WHAT'S LOVE GOT TO DO WITH IT?
WHAT’S LOVE GOT TO DO WITH IT?
Neighborly love. Community sharing. Companionship. Home sharing. These are but a handful of phrases beginning to pop up in the literature and social media surrounding sharing housing. At the same time, I hear others’ asking “What’s wrong with liking to live alone?” Nothing I say, as I loved it myself until I was ready for a change.
I moved in as a companion to a woman with Parkinsons’ Disease 2 and a half years ago, and feel as if the journey toward love and intimacy that I find myself on, is just what I needed and wanted at this stage of my life. Though perhaps I was afraid to admit it. I didn’t want to grow old and face the impending isolation of aging in place without some support. So I became a companion to help someone else deal with that. The love Sharon and I share has grown over time through the intimacy created by sharing a home - (more than shared housing). It’s an active, on-going, life-engaging process made up of dialogue and actions. What’s communicated and whats withheld - based on respect and mutuality.
It seems my need for intimacy - as defined loosely before I moved in with Sharon has been met. When she pushed me to define it the following is what we came up with - our version of intimacy in action:
It’s having someone worry if you/re not home on time
It’s removing the little lizard from the shower for you.
It’s not having to wonder if anyone will send you a birthday card.
It’s not being on the outside looking in.
It’s being on the inside looking out.
And seemingly the “contract” we agreed to is being fully met as well. For me, that means living rent free in exchange for preparing the evening meal and moving into her home so in case there was an emergency there would be someone to help. Sharon is a good planner. She knew her options were running out for independent living and she just wasn’t ready for “assisted living” and all that that entails. (Talk about a total lifestyle change for most people!) The “skinny” for me obviously, was rent free living; but a beautiful home, owned by a brilliant, cosmopolitan, sensitive, witty woman who happened to have PD and was really looking for a whole lot more (if she dared put it out). But put it out she did and the universe worked its magic connecting us. My interest and involvement for the past few years had been on the topics of Aging Well, End-of-life planning initiatives and facilitating groups for Writing Personal Memoir. The role of “companion” had occurred to me as an interesting option, but I hadn’t done much to pursue that but when it appeared, I thought “Oh yes, that might meet a whole lot of what’s missing in my life.”

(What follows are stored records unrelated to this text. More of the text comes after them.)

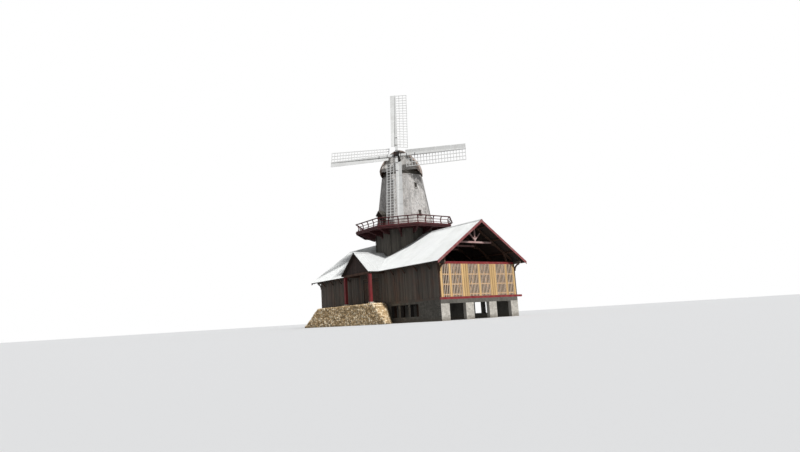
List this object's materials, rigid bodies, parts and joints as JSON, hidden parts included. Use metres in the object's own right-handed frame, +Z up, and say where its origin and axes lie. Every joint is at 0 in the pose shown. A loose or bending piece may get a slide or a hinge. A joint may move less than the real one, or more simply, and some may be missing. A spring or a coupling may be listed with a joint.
{
  "type": "smock windmill on a barn",
  "caption": "Smock windmill with twisted lattice sails, a boat-shaped cap and a railed gallery, standing through the roof of a long timber barn with open slatted gables.",
  "frame": {"origin": "the tower's axis at ground level, on the underside of the pad below the tower", "axes": "+X along the barn to the gable with the picture's slatted wall, -Y to the porch and the stone bank, +Z up"},
  "size_m": [29.29, 16.25, 30.8581],
  "materials": {
    "concrete": "matt",
    "grey_masonry": "matt",
    "rubble": "matt",
    "grey_boards": "matt",
    "dark_boards": "matt",
    "drum_boards": "matt",
    "door_boards": "matt",
    "red_timber": "painted matt",
    "pink_timber": "painted matt",
    "brown_timber": "matt",
    "pale_slats": "matt",
    "roof_metal": "painted matt",
    "gallery_timber": "painted matt",
    "tower_shingles": "weathered",
    "cap_shingles": "weathered",
    "window_glass": "dull",
    "black_iron": "painted satin",
    "white_timber": "painted satin"
  },
  "bodies": {
    "building": {"tower_pad": "concrete", "gable_piers": "concrete", "gable_lintels": "grey_masonry", "long_plinths": "grey_masonry", "barn_floor": "grey_boards", "long_beams": "dark_boards", "gable_beams": "red_timber", "long_walls": "dark_boards", "barn_doors": "door_boards", "gable_slats_right": "pale_slats", "gable_slats_left": "pale_slats", "corner_posts": "brown_timber", "truss_rafters": "brown_timber", "truss_beams": "pink_timber", "truss_arches": "brown_timber", "king_posts": "pink_timber", "overhang_braces": "brown_timber", "purlins": "brown_timber", "main_roof": "roof_metal", "verge_boards": "pink_timber", "stone_bank": "rubble", "porch_posts": "red_timber", "porch_beams": "brown_timber", "porch_roof": "roof_metal", "porch_gable": "door_boards", "tower_posts": "brown_timber", "drum_walls": "drum_boards", "gallery_deck": "gallery_timber", "gallery_brackets": "gallery_timber", "gallery_rail": "gallery_timber", "tower_walls": "tower_shingles", "tower_windows": "window_glass", "gallery_doors": "door_boards", "door_hoods": "drum_boards", "curb_ring": "drum_boards"},
    "cap": {"cap_frame": "drum_boards", "cap_bearers": "brown_timber", "cap_roof": "cap_shingles", "cap_front_boards": "cap_shingles"},
    "sails": {"windshaft": "black_iron", "poll_end": "black_iron", "stocks": "white_timber", "sail_top": "white_timber", "sail_left": "white_timber", "sail_bottom": "white_timber", "sail_right": "white_timber"}
  },
  "joints": [
    {"name": "cap_turn", "type": "hinge", "parent": "building", "child": "cap", "pos_m": [0, 0, 19.816], "axis": [0, 0, 1], "continuous": true},
    {"name": "sails_turn", "type": "hinge", "parent": "cap", "child": "sails", "pos_m": [2.5048, -2.55781, 21.9], "axis": [0.6863, -0.7009, 0.1942], "continuous": true}
  ]
}
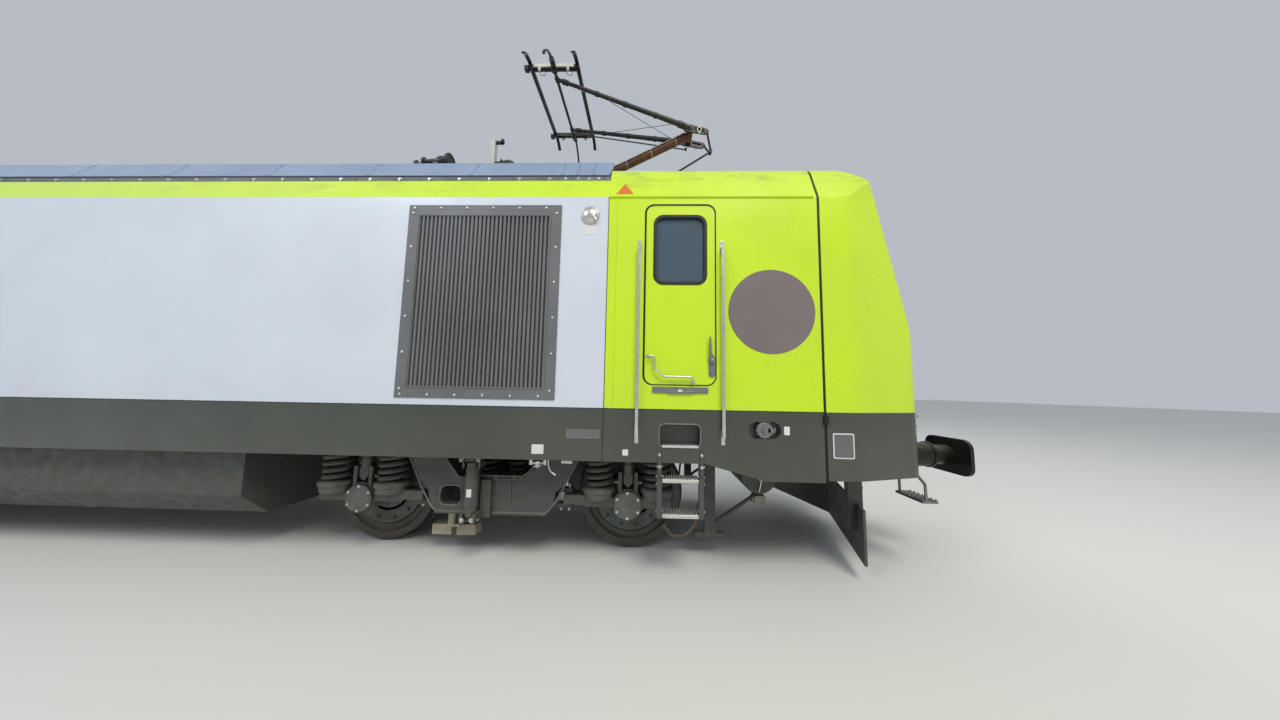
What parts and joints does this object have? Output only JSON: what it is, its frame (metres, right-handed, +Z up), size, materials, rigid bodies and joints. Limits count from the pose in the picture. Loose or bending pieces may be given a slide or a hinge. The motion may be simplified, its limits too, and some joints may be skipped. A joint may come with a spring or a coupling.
{
  "type": "dual-mode electric locomotive",
  "caption": "Two-cab electric locomotive on two four-wheel bogies, with hinged cab doors, side grilles, step ladders, buffers and a folding single-arm pantograph.",
  "frame": {"origin": "centre of the overall box's bottom, at the wheel flanges' tips", "axes": "+X along the locomotive towards the first cab, +Y across it to the left, +Z up"},
  "size_m": [19.975, 3.104, 5.9967],
  "materials": {
    "lime_enamel": "semi-gloss enamel",
    "window_glass": "tinted safety glass",
    "white_enamel": "semi-gloss enamel",
    "sill_enamel": "satin enamel",
    "grille_alloy": "powder coat",
    "fairing_enamel": "satin enamel",
    "roof_enamel": "matt enamel",
    "seal_rubber": "moulded rubber",
    "lamp_lens": "clear lens",
    "interior_panel": "grained moulding",
    "floor_rubber": "studded sheet",
    "seat_cloth": "woven cloth",
    "underframe_enamel": "matt enamel",
    "axle_box_casting": "painted casting",
    "spring_steel": "painted coil",
    "damper_enamel": "satin enamel",
    "wheel_steel": "forged and turned",
    "rail_stainless": "brushed",
    "buffer_steel": "greased steel",
    "machine_enamel": "matt enamel",
    "insulator_glaze": "moulded silicone",
    "horn_enamel": "satin enamel",
    "post_enamel": "satin enamel",
    "magnet_plastic": "moulded housing",
    "pantograph_enamel": "oxide red enamel",
    "pantograph_alloy": "weathered alloy"
  },
  "bodies": {
    "carbody": {"aprons": "sill_enamel", "buffers": "buffer_steel", "bulkheads": "interior_panel", "cab_floors": "floor_rubber", "cab_shell_a": "lime_enamel", "cab_shell_b": "lime_enamel", "cantrails": "lime_enamel", "desks": "interior_panel", "draw_hooks": "buffer_steel", "fairings": "fairing_enamel", "grilles": "grille_alloy", "handrails": "rail_stainless", "horns": "horn_enamel", "insulators": "insulator_glaze", "ladders": "underframe_enamel", "lamps": "lamp_lens", "nose_a": "lime_enamel", "nose_b": "lime_enamel", "pantograph_base": "pantograph_enamel", "ploughs": "underframe_enamel", "power_pack": "machine_enamel", "rod_post": "post_enamel", "roof_deck": "roof_enamel", "roof_fans": "roof_enamel", "roof_hatches": "roof_enamel", "seams": "seal_rubber", "seats": "seat_cloth", "side_sills": "sill_enamel", "side_walls": "white_enamel", "underfloor_tank": "underframe_enamel", "underframe": "underframe_enamel", "windscreens": "window_glass"},
    "bogie_a": {"axle_boxes_a": "axle_box_casting", "bogie_frame_a": "underframe_enamel", "dampers_a": "damper_enamel", "magnets_a": "magnet_plastic", "motors_a": "underframe_enamel", "springs_a": "spring_steel"},
    "bogie_b": {"axle_boxes_b": "axle_box_casting", "bogie_frame_b": "underframe_enamel", "dampers_b": "damper_enamel", "magnets_b": "magnet_plastic", "motors_b": "underframe_enamel", "springs_b": "spring_steel"},
    "door_a_left": {"door_a_left_leaf": "lime_enamel", "door_a_left_pane": "window_glass"},
    "door_a_right": {"door_a_right_leaf": "lime_enamel", "door_a_right_pane": "window_glass"},
    "door_b_left": {"door_b_left_leaf": "lime_enamel", "door_b_left_pane": "window_glass"},
    "door_b_right": {"door_b_right_leaf": "lime_enamel", "door_b_right_pane": "window_glass"},
    "lower_arm": {"lower_arm": "pantograph_enamel"},
    "pantograph_head": {"pantograph_head": "pantograph_alloy"},
    "steering_rod": {"steering_rod": "pantograph_alloy"},
    "upper_arm": {"upper_arm": "pantograph_alloy"},
    "wheelset_1": {"wheelset_1": "wheel_steel"},
    "wheelset_2": {"wheelset_2": "wheel_steel"},
    "wheelset_3": {"wheelset_3": "wheel_steel"},
    "wheelset_4": {"wheelset_4": "wheel_steel"}
  },
  "joints": [
    {"name": "bogie_a_yaw", "type": "hinge", "parent": "carbody", "child": "bogie_a", "pos_m": [5.25, 0, 1], "axis": [0, 0, 1], "range_deg": [-3, 3]},
    {"name": "bogie_b_yaw", "type": "hinge", "parent": "carbody", "child": "bogie_b", "pos_m": [-5.25, 0, 1], "axis": [0, 0, 1], "range_deg": [-3, 3]},
    {"name": "wheelset_1_roll", "type": "hinge", "parent": "bogie_a", "child": "wheelset_1", "pos_m": [6.6, 0, 0.58], "axis": [0, 1, 0], "continuous": true},
    {"name": "wheelset_2_roll", "type": "hinge", "parent": "bogie_a", "child": "wheelset_2", "pos_m": [3.9, 0, 0.58], "axis": [0, 1, 0], "continuous": true},
    {"name": "wheelset_3_roll", "type": "hinge", "parent": "bogie_b", "child": "wheelset_3", "pos_m": [-3.9, 0, 0.58], "axis": [0, 1, 0], "continuous": true},
    {"name": "wheelset_4_roll", "type": "hinge", "parent": "bogie_b", "child": "wheelset_4", "pos_m": [-6.6, 0, 0.58], "axis": [0, 1, 0], "continuous": true},
    {"name": "door_a_right_swing", "type": "hinge", "parent": "carbody", "child": "door_a_right", "pos_m": [6.75, -1.426, 2.621], "axis": [0, 0, 1], "range_deg": [0, 90]},
    {"name": "door_a_left_swing", "type": "hinge", "parent": "carbody", "child": "door_a_left", "pos_m": [6.75, 1.426, 2.621], "axis": [0, 0, -1], "range_deg": [0, 90]},
    {"name": "door_b_right_swing", "type": "hinge", "parent": "carbody", "child": "door_b_right", "pos_m": [-6.75, -1.426, 2.621], "axis": [0, 0, -1], "range_deg": [0, 90]},
    {"name": "door_b_left_swing", "type": "hinge", "parent": "carbody", "child": "door_b_left", "pos_m": [-6.75, 1.426, 2.621], "axis": [0, 0, 1], "range_deg": [0, 90]},
    {"name": "lower_arm_swing", "type": "hinge", "parent": "carbody", "child": "lower_arm", "pos_m": [5.5, 0, 4.53], "axis": [0, -1, 0], "range_deg": [-21.9, 15]},
    {"name": "upper_arm_swing", "type": "hinge", "parent": "lower_arm", "child": "upper_arm", "pos_m": [7.33086, 0, 5.45885], "axis": [0, -1, 0], "range_deg": [-22.5, 32.85]},
    {"name": "head_tilt", "type": "hinge", "parent": "upper_arm", "child": "pantograph_head", "pos_m": [5.47287, 0, 5.93486], "axis": [0, -1, 0], "range_deg": [-10.95, 7.5]},
    {"name": "steering_rod_swing", "type": "hinge", "parent": "carbody", "child": "steering_rod", "pos_m": [6.57, 0, 4.5], "axis": [0, -1, 0], "range_deg": [-32.85, 22.5]}
  ],
  "couplings": [
    {"joint": "upper_arm_swing", "follows": "lower_arm_swing", "ratio": -1.5},
    {"joint": "head_tilt", "follows": "lower_arm_swing", "ratio": 0.5},
    {"joint": "steering_rod_swing", "follows": "lower_arm_swing", "ratio": 1.5}
  ]
}
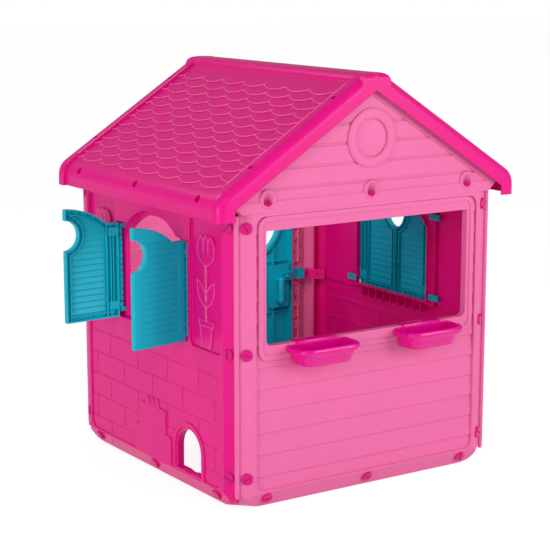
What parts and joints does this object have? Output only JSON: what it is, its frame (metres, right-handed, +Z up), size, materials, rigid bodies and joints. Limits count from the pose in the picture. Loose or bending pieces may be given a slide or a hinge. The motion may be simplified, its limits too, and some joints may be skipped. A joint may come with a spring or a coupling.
{
  "type": "children's playhouse",
  "caption": "Moulded plastic playhouse for children: screwed wall panels, gables and a shingled roof, hinged shutters and door, serving window and hook-on flower boxes.",
  "frame": {"origin": "on the floor, in the middle of the front wall's foot", "axes": "+Z up, -Y the way the serving window faces, +X to the right of someone who faces that window from outside"},
  "size_m": [1.2691, 1.1193, 1.304],
  "materials": {
    "pink_shell": "satin light pink moulded plastic",
    "rose_shell": "satin rose moulded plastic",
    "rose_screw": "smooth rose plastic",
    "teal_shell": "satin teal moulded plastic",
    "deep_rose_gloss": "glossy deep rose plastic",
    "plated_screw": "zinc plated"
  },
  "bodies": {
    "house": {"front_wall": "pink_shell", "back_wall": "pink_shell", "left_wall": "rose_shell", "right_wall": "rose_shell", "front_gable": "pink_shell", "back_gable": "pink_shell", "roof_left": "rose_shell", "roof_right": "rose_shell", "corner_brackets": "rose_shell", "corner_screws": "rose_screw", "base_screws": "rose_screw", "gable_screws": "rose_screw", "eave_screws": "rose_screw", "verge_screws": "rose_screw", "shutter_clips_left": "teal_shell", "shutter_clips_right": "teal_shell", "door_catch": "teal_shell", "door_catch_screw": "plated_screw", "door_hinge_pins": "rose_screw"},
    "door": {"door_panel": "teal_shell", "door_handle": "teal_shell"},
    "latch": {"door_latch": "teal_shell"},
    "left_front_leaf": {"left_shutter_front": "teal_shell"},
    "left_rear_leaf": {"left_shutter_rear": "teal_shell"},
    "right_front_leaf": {"right_shutter_front": "teal_shell"},
    "right_rear_leaf": {"right_shutter_rear": "teal_shell"},
    "left_box": {"flower_box_left": "deep_rose_gloss"},
    "right_box": {"flower_box_right": "deep_rose_gloss"}
  },
  "joints": [
    {"name": "door_hinge", "type": "hinge", "parent": "house", "child": "door", "pos_m": [-0.022, 0.969, 0], "axis": [0, 0, 1], "range_deg": [0, 100]},
    {"name": "latch_slide", "type": "slide", "parent": "door", "child": "latch", "axis": [1, 0, 0], "range_m": [0, 0.034]},
    {"name": "left_front_hinge", "type": "hinge", "parent": "house", "child": "left_front_leaf", "pos_m": [-0.491, 0.248, 0], "axis": [0, 0, 1], "range_deg": [-100, 5]},
    {"name": "left_rear_hinge", "type": "hinge", "parent": "house", "child": "left_rear_leaf", "pos_m": [-0.491, 0.672, 0], "axis": [0, 0, -1], "range_deg": [-87, 18]},
    {"name": "right_front_hinge", "type": "hinge", "parent": "house", "child": "right_front_leaf", "pos_m": [0.491, 0.248, 0], "axis": [0, 0, -1], "range_deg": [0, 105]},
    {"name": "right_rear_hinge", "type": "hinge", "parent": "house", "child": "right_rear_leaf", "pos_m": [0.491, 0.672, 0], "axis": [0, 0, 1], "range_deg": [0, 105]},
    {"name": "left_box_lift", "type": "slide", "parent": "house", "child": "left_box", "axis": [0, 0, 1], "range_m": [0, 0.06]},
    {"name": "right_box_lift", "type": "slide", "parent": "house", "child": "right_box", "axis": [0, 0, 1], "range_m": [0, 0.06]}
  ]
}
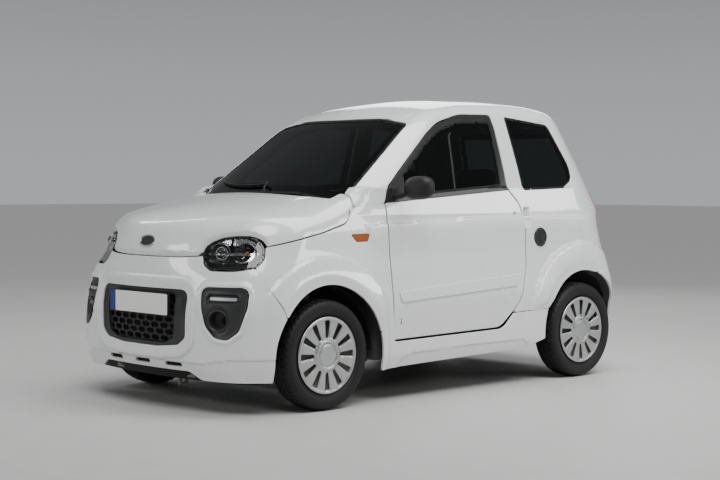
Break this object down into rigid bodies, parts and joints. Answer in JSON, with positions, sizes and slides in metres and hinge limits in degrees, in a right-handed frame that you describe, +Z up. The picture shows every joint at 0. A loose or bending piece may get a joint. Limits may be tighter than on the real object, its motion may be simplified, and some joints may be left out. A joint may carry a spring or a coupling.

We get together once a month - on the anniversary of the date I moved in and talk about how things are going. That’s one of the smartest tools for creating and maintaining the boundaries of a well thought out contract such as we have. The occasional issues we needed to address, include such mundane items as turning off the outside fan light at night and remembering to lock the slider door. One other time - just a month after my summer vacation during our first year together - we met and she started off “Well I think everything is going great!” As I gulped, and sputtered out the words - “I don’t feel that way at all!” Though I was entirely rested from my vacation away, I was also not quite in the groove of living with Sharon, who was dealing with some relatively serious health related issues, that even had her hospitalized the first night I was home. These issues are not to be ignored and more often than not we do end up in the ER. So I was able to befriend stress as I explained to Sharon how hard it is for me when she is not doing well. All my issues of caregiving - am I doing enough or not? - were being triggered in a not so positive light. So even though this meeting was about the harmonious running of the house - it soon became a healing place for other more sensitive topics. We think just knowing we have this scheduled talk, means it’s okay to let some things ride because there will be a point when either we’ll address the concern or it slips away into the daily intricacies of sharing a home. And intimacy.
I made the distinction earlier between shared housing and sharing a home, so let me elaborate. The kind of richness that I have experienced unfolding since I moved in with Sharon is the result of the very act of sharing public and private space - or communal and personal. It is our sacred space. The boundaries help - being able to close doors when necessary is always a good thing. But it’s the sharing of the every day details of living and caring for a home and another person that makes this special. For me, it’s showing up in the morning in my pjs to make coffee and go right back into my bedroom. For Sharon, it’s helping her get ready for bed and settling in to watch tv. She always insists that I sit in the red relax-a-back chair. She sleeps in it all the time, so she’s glad to let me use it for a few hours every night. Sometimes if she is in pain, I’ll insist she use it. More often than not, I’m the one that settles in with a deep sigh of relief at finally being off my feet, propping myself up and turning on the heat. The perfect way to relax with a glass of wine.
So, what’s love got to do with it? Everything. Ours is neither a romantic nor a business relationship. And it is more than friendship. Our relationship is based on sharing our home and the respect we share for one another. We have shared interests. We have a relationship based on thoughtfulness and consideration, and that’s got everything to do with it.